* SET EXERCISE *
Please write out the material that follows, exactly as it stands.

* DATA EXTRACT *

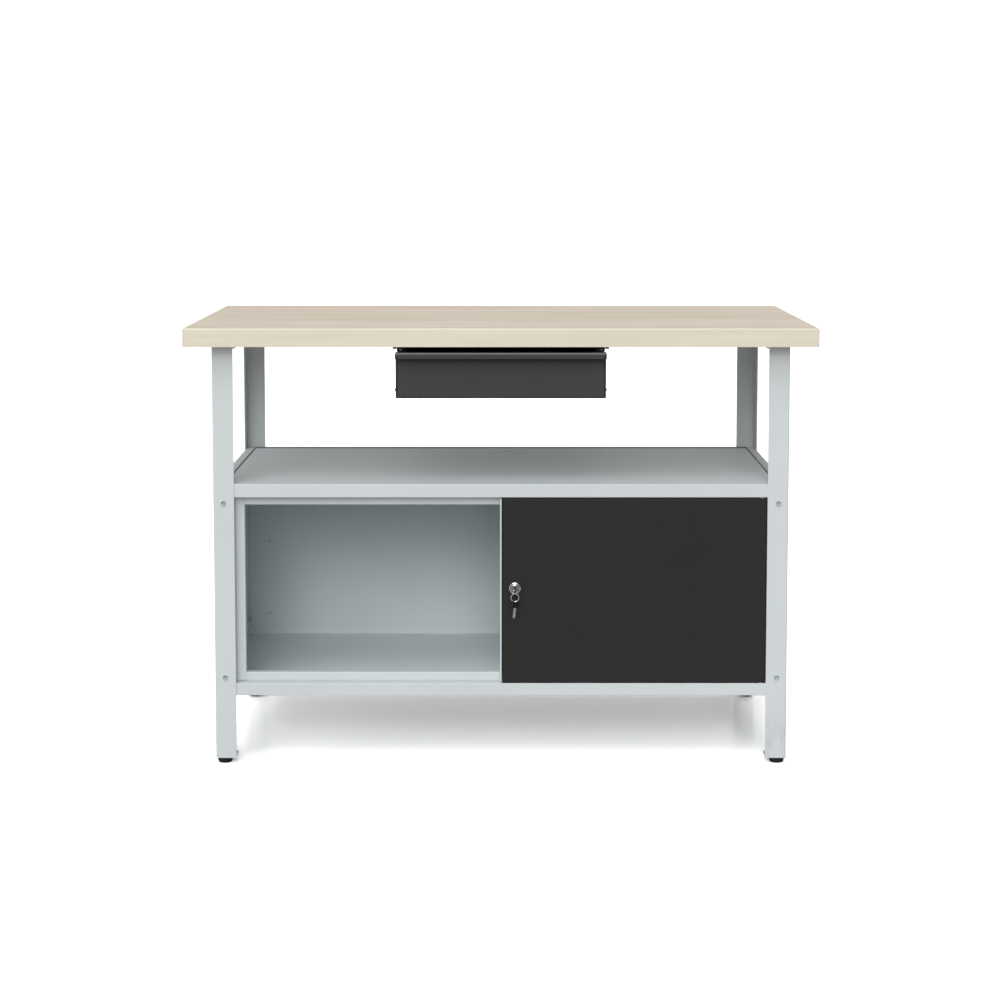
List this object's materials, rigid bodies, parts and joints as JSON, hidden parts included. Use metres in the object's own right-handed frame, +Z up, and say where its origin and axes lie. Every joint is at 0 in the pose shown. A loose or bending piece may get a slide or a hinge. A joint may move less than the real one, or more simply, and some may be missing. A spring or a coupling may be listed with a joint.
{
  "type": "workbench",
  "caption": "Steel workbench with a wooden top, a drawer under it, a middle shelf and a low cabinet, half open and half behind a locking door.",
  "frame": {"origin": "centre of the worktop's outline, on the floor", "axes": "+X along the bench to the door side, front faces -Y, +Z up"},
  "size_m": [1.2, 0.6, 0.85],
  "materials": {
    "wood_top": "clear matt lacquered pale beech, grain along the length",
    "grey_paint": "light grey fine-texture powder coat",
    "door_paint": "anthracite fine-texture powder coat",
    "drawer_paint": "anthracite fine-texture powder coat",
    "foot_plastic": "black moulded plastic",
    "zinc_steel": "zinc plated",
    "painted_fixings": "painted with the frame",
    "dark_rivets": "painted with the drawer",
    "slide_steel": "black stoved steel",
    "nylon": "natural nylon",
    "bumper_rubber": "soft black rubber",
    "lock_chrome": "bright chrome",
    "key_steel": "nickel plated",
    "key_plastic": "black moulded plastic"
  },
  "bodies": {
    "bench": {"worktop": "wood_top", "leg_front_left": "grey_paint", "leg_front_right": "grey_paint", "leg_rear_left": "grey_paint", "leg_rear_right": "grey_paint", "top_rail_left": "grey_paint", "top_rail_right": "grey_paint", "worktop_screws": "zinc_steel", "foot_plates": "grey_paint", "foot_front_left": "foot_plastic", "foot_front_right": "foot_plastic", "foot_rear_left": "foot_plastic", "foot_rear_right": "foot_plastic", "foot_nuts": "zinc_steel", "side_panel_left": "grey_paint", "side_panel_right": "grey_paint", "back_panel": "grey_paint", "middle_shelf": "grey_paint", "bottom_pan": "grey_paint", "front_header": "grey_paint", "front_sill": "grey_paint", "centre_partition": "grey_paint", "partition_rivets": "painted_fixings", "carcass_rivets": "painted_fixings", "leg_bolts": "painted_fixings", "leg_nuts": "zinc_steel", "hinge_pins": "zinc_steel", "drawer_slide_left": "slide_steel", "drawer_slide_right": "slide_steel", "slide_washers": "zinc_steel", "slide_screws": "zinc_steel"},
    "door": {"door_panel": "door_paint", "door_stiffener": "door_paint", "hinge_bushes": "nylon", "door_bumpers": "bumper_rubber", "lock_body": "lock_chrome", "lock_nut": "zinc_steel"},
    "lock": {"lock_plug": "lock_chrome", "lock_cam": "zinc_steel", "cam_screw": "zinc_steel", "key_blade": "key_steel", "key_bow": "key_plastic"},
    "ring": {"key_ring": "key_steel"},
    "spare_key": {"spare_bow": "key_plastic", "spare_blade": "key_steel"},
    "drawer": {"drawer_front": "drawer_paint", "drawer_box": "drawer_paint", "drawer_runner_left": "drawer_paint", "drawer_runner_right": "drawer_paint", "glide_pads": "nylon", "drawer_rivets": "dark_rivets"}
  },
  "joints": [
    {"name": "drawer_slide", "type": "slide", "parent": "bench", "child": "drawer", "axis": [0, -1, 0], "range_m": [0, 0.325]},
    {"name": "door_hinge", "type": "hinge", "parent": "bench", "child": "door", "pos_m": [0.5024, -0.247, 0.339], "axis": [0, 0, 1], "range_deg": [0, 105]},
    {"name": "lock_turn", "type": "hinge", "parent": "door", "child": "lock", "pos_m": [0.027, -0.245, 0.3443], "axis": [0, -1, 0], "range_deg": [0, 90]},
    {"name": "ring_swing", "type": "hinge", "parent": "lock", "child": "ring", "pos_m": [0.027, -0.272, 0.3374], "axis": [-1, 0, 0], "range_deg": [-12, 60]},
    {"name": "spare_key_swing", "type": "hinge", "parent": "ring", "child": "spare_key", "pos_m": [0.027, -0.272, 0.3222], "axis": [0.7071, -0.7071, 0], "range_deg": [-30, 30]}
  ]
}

* PROBLEM SOLUTION *
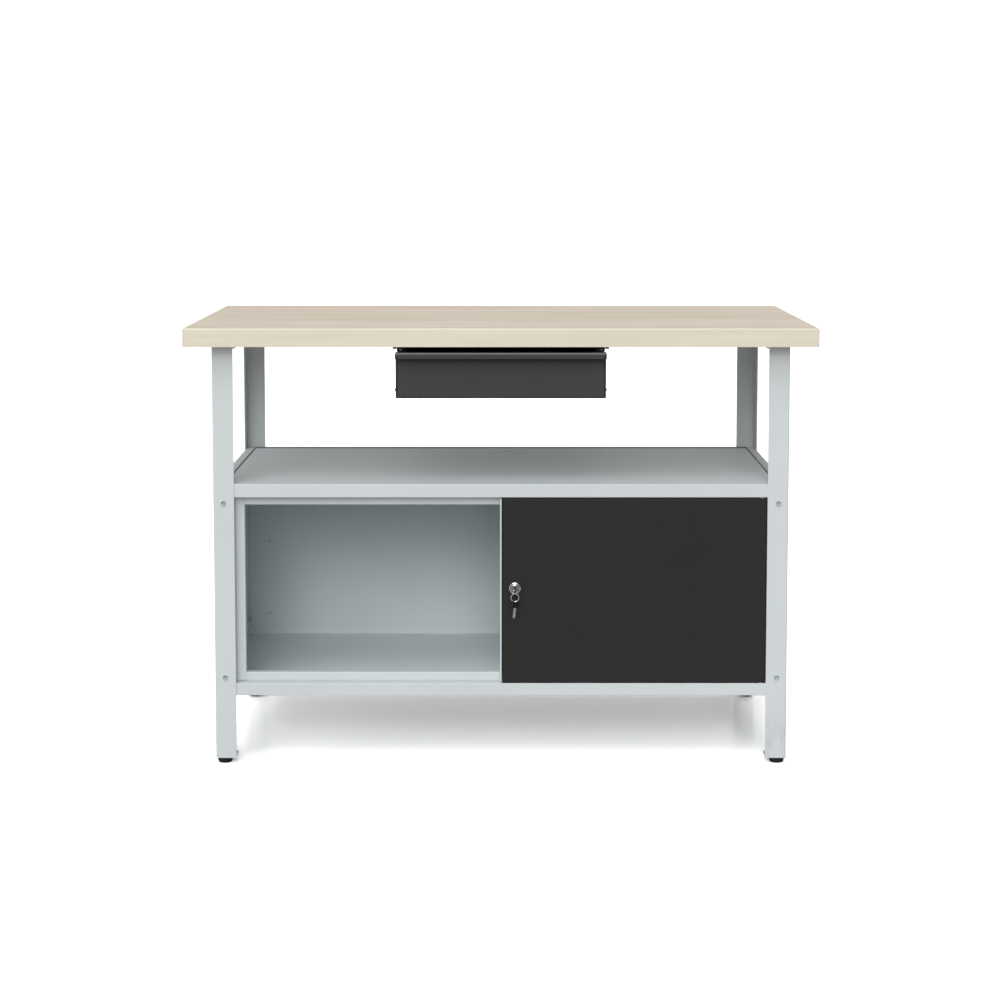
List this object's materials, rigid bodies, parts and joints as JSON, hidden parts included. Use metres in the object's own right-handed frame, +Z up, and say where its origin and axes lie. Every joint is at 0 in the pose shown. A loose or bending piece may get a slide or a hinge. A joint may move less than the real one, or more simply, and some may be missing. A spring or a coupling may be listed with a joint.
{
  "type": "workbench",
  "caption": "Steel workbench with a wooden top, a drawer under it, a middle shelf and a low cabinet, half open and half behind a locking door.",
  "frame": {"origin": "centre of the worktop's outline, on the floor", "axes": "+X along the bench to the door side, front faces -Y, +Z up"},
  "size_m": [1.2, 0.6, 0.85],
  "materials": {
    "wood_top": "clear matt lacquered pale beech, grain along the length",
    "grey_paint": "light grey fine-texture powder coat",
    "door_paint": "anthracite fine-texture powder coat",
    "drawer_paint": "anthracite fine-texture powder coat",
    "foot_plastic": "black moulded plastic",
    "zinc_steel": "zinc plated",
    "painted_fixings": "painted with the frame",
    "dark_rivets": "painted with the drawer",
    "slide_steel": "black stoved steel",
    "nylon": "natural nylon",
    "bumper_rubber": "soft black rubber",
    "lock_chrome": "bright chrome",
    "key_steel": "nickel plated",
    "key_plastic": "black moulded plastic"
  },
  "bodies": {
    "bench": {"worktop": "wood_top", "leg_front_left": "grey_paint", "leg_front_right": "grey_paint", "leg_rear_left": "grey_paint", "leg_rear_right": "grey_paint", "top_rail_left": "grey_paint", "top_rail_right": "grey_paint", "worktop_screws": "zinc_steel", "foot_plates": "grey_paint", "foot_front_left": "foot_plastic", "foot_front_right": "foot_plastic", "foot_rear_left": "foot_plastic", "foot_rear_right": "foot_plastic", "foot_nuts": "zinc_steel", "side_panel_left": "grey_paint", "side_panel_right": "grey_paint", "back_panel": "grey_paint", "middle_shelf": "grey_paint", "bottom_pan": "grey_paint", "front_header": "grey_paint", "front_sill": "grey_paint", "centre_partition": "grey_paint", "partition_rivets": "painted_fixings", "carcass_rivets": "painted_fixings", "leg_bolts": "painted_fixings", "leg_nuts": "zinc_steel", "hinge_pins": "zinc_steel", "drawer_slide_left": "slide_steel", "drawer_slide_right": "slide_steel", "slide_washers": "zinc_steel", "slide_screws": "zinc_steel"},
    "door": {"door_panel": "door_paint", "door_stiffener": "door_paint", "hinge_bushes": "nylon", "door_bumpers": "bumper_rubber", "lock_body": "lock_chrome", "lock_nut": "zinc_steel"},
    "lock": {"lock_plug": "lock_chrome", "lock_cam": "zinc_steel", "cam_screw": "zinc_steel", "key_blade": "key_steel", "key_bow": "key_plastic"},
    "ring": {"key_ring": "key_steel"},
    "spare_key": {"spare_bow": "key_plastic", "spare_blade": "key_steel"},
    "drawer": {"drawer_front": "drawer_paint", "drawer_box": "drawer_paint", "drawer_runner_left": "drawer_paint", "drawer_runner_right": "drawer_paint", "glide_pads": "nylon", "drawer_rivets": "dark_rivets"}
  },
  "joints": [
    {"name": "drawer_slide", "type": "slide", "parent": "bench", "child": "drawer", "axis": [0, -1, 0], "range_m": [0, 0.325]},
    {"name": "door_hinge", "type": "hinge", "parent": "bench", "child": "door", "pos_m": [0.5024, -0.247, 0.339], "axis": [0, 0, 1], "range_deg": [0, 105]},
    {"name": "lock_turn", "type": "hinge", "parent": "door", "child": "lock", "pos_m": [0.027, -0.245, 0.3443], "axis": [0, -1, 0], "range_deg": [0, 90]},
    {"name": "ring_swing", "type": "hinge", "parent": "lock", "child": "ring", "pos_m": [0.027, -0.272, 0.3374], "axis": [-1, 0, 0], "range_deg": [-12, 60]},
    {"name": "spare_key_swing", "type": "hinge", "parent": "ring", "child": "spare_key", "pos_m": [0.027, -0.272, 0.3222], "axis": [0.7071, -0.7071, 0], "range_deg": [-30, 30]}
  ]
}